I really wish C++ had array bounds checking
std::vector and std::string do have bounds checking if you use the foo.at(i) syntax instead of foo[i]. In Debug mode, even foo[i] has bounds checking enabled in Visual C++, IIRC.
Though the code might be correct, I personally find that working with something like a char **** can get pretty confusing pretty fast.
This is just my personal preference, but I always try to organize things in the most clear and unambiguous way I can, so what I would do in your situation would be something like
struct Ability
{
char extraData[NUM_OF_EXTRA_DATA][50];
};
struct HeroData
{
Ability abilities[NUM_OF_ABILITIES];
};
class Foo
{
// here you can choose a
HeroData *heroArray;
// and then you would alloc it with "heroArray = new HeroData[m_iNumOfHeroes];"
// or you can more simply go with a
std::vector<HeroData> heroVector;
};
I think this makes things more clear, making it easier for you and other programmers working on that code to keep track of what is what inside your arrays.
I think you expect the wrong thing to happen (that the visual display in the debugger would change), even though your code seems correct.
Your debugger displays m_DataKeys, *m_DataKeys and **m_DataKeys, which is the same as m_DataKeys, m_DataKeys[0] and m_DataKeys[0][0]. When you change m_DataKeys[1], you are not going to notice it in your debugger output.
The following might help you: in my debugger (MS Visual Studio 2005), if you enter e.g. m_DataKeys,5 as your watch expression, you will see the first 5 elements of the array, that is, m_DataKeys[0], m_DataKeys[1], ..., m_DataKeys[4] - arranged in a neat table. If this syntax (with the ,5) doesn't work for you, just add m_DataKeys[1] into the debugger's watch window.
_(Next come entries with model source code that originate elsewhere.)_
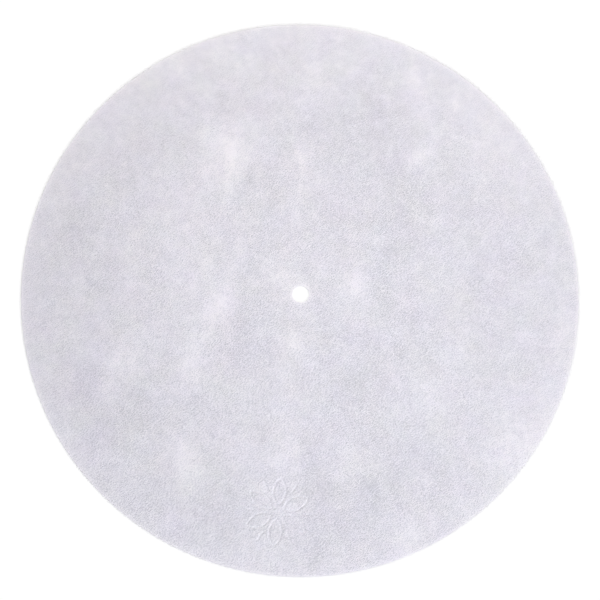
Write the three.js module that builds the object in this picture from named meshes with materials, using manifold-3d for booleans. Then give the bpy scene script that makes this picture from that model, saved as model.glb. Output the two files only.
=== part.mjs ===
/*
 * Turntable platter mat: one round sheet of white felt that lies on a turntable's platter, under the record.
 *
 * The sheet is die-cut in one piece. The knife pulls the fibres down as it passes, so the rim and the spindle
 * hole have softly rounded edges. A small ornament of petals and strokes is pressed into the top near the rim.
 *
 * Frame: millimetres, +Z up. The origin is on the spindle's axis, on the flat underside. The ornament is on
 * the -Y side.
 */
import * as THREE from "three";
import { mergeVertices } from "three/addons/utils/BufferGeometryUtils.js";
import Module from "manifold-3d";

const wasm = await Module();
wasm.setup();

// The sheet
const MAT_DIAMETER = 295;
const MAT_THICKNESS = 1.5;
const CUT_EDGE_RADIUS = 0.4;

// The hole, which slips over the platter's spindle
const SPINDLE_DIAMETER = 7.2;
const SPINDLE_PLAY = 1.8;

// The pressed ornament: where it is, its petals, and the strokes between them
const ORNAMENT_BEARING = 264; // degrees from +X, as seen from above
const ORNAMENT_TO_RIM = 15;
const PETAL_COUNT = 6;
const PETAL_START = 3.5; // from the ornament's centre to a petal's inner tip
const PETAL_LENGTH = 14;
const PETAL_WIDTH = 6.5;
const STROKE_LENGTH = 5;
const PRESSED_WIDTH = 1.1;
const PRESSED_DEPTH = 0.3;

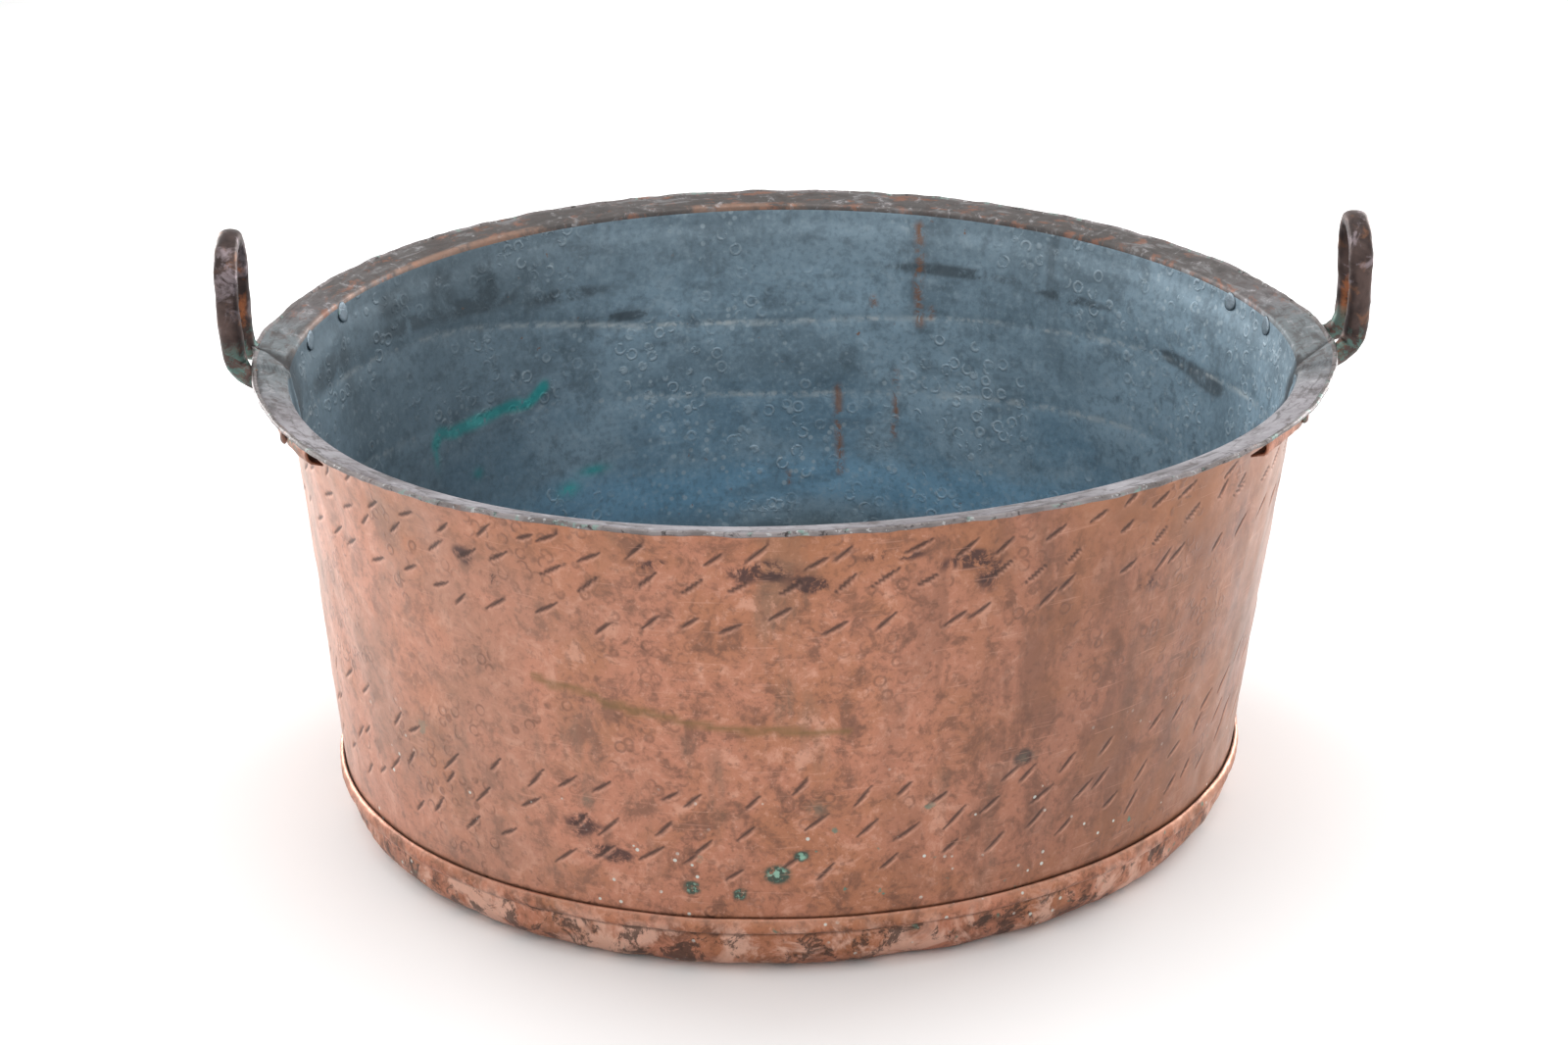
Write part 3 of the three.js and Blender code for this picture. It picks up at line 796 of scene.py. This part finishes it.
def worn_rim():
    s = Shader("worn_rim", (0.38, 0.36, 0.385))
    small = s.noise(85.0, 6.0, 0.7, 0.4)
    s.paint((0.24, 0.22, 0.235), s.patches(0.38, 0.62, 12.0, 5.0, 0.6, 0.4))
    back = s.fade(s.y, -0.05, 0.20)
    s.paint((0.080, 0.070, 0.062), back, 0.85)
    # bluer beside the ears
    beside = s.fade(s.math("ABSOLUTE", s.x), 0.30, 0.37)
    s.paint((0.150, 0.185, 0.195), beside, s.fade(s.y, -0.14, -0.04), s.fade(s.y, 0.12, 0.04), 0.8)
    s.paint((0.10, 0.075, 0.070), s.fade(small, 0.50, 0.66), 0.7)
    s.paint((0.55, 0.53, 0.55), s.fade(small, 0.44, 0.30), 0.6)
    strokes = s.noise(9.0, 5.0, 0.65, 0.8, s.wrapped(1.6, 14.0))
    s.paint((0.075, 0.068, 0.066), s.fade(strokes, 0.50, 0.64), 0.65)
    s.paint((0.36, 0.36, 0.37), s.fade(strokes, 0.46, 0.34), 0.40)
    warm = s.patches(0.54, 0.64, 7.0, 5.0, 0.7, 0.5, s.wrapped(2.2, 14.0))
    s.paint((0.30, 0.135, 0.085), warm, s.fade(s.y, 0.02, 0.12), 0.65)
    # copper shows on the inner edge at the back left, painted also as the highlight along that edge
    worn_edge_and_highlight = s.times(s.fade(s.radius, 0.3785, 0.3755), s.patches(0.46, 0.58, 16.0, 5.0, 0.65))
    s.paint((0.40, 0.235, 0.165), worn_edge_and_highlight, s.fade(s.x, 0.12, -0.10), back, 0.6)
    # painted shade and dirt in the lap seams
    s.paint(SEAM_BLACK, s.mask("seam_dirt_and_shade"), 0.9)
    s.bump(s.noise(70.0, 4.0), 0.0010, 0.5)
    s.bump(small, 0.0005, 0.4)
    return s.finish(s.add(0.40, s.times(small, 0.25)), 0.60, dull=s.mask("seam_dirt_and_shade"))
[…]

Not sure why this didn't occur to me last night, but I was pretty tired. Heres what I decided to do:
struct AbilityData
{
// Stuff
CUtlMap<char*,int> ExtraData [MAX_ABILITY_LEVELS];
char **DataKeys;
}
Thats what my abilityData struct now looks like, and it now works, but now I want to reorganize it to be like:
struct AbilityData
{
// Stuff
CUtlMap<char*,int[MAX_ABILITY_LEVELS]> ExtraData;
char **DataKeys;
}
Because it makes more sense that way, but then I run into the same problem that I had before with the char array. It almost seems like to me it might just be best to ditch the whole map idea and make it like:
struct AbilityData
{
// Stuff
int *ExtraData;
char **DataKeys;
}
Where ExtraData is now also a dynamically allocated array.
The only problem with that is that I now have to get my data via a function which will loop through all the DataKeys, find a matching key for my input string, then return the ExtraData associated with it.